Unpack this archive using the command gunzip -c Period_Clust_Ping.tar.gz | tar xfv - in the directory where this package should be installed. There is further no file installation procedure.
Check the Perl server for a usage message by running Bin/period_clust_ping. A program option -Param Value can be changed into a corresponding line from the configuration file with: Param = Value.
Define the host cluster(s) by adjusting in the configuration file Config/period_clust_ping.conf the lines cluster = ClusterRE ClusterName. More ClusterRE Perl regular expressions may be specified with the same ClusterName.
Put all hosts participating with the periodic ping cluster in the system static hosts file /etc/hosts. When you do not have root privileges, you may define your own hosts file in Hosts/hosts. That file will be recognised by the Bin/check_period_clust_ping startup script (see below).
The file Crontab/crontab_input can be used to check periodically if the ping server is running. When required change $HOME into the correct sup directory where this package is residing.

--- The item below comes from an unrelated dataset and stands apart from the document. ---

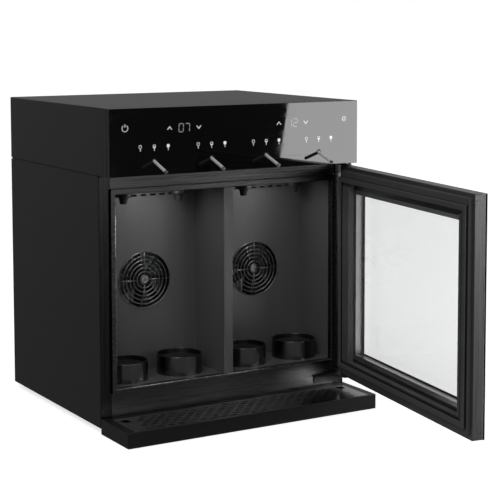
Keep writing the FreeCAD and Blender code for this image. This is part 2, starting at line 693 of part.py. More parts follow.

Start the server by executing Bin/check_period_clust_ping. Log messages will appear in the circular log files Log/period_clust_ping_Hostname[.ID].log[.old], with:
- The extension .ID is only used when there is more than one cluster defined.
- The extension .old is used for the circular backup of the log file.

Remark:

Please note that when the configuration file has been modified it will be reread. However, when there are multiple clusters defined, this feature probably will not work well. In that case it is better to restart the server (see above).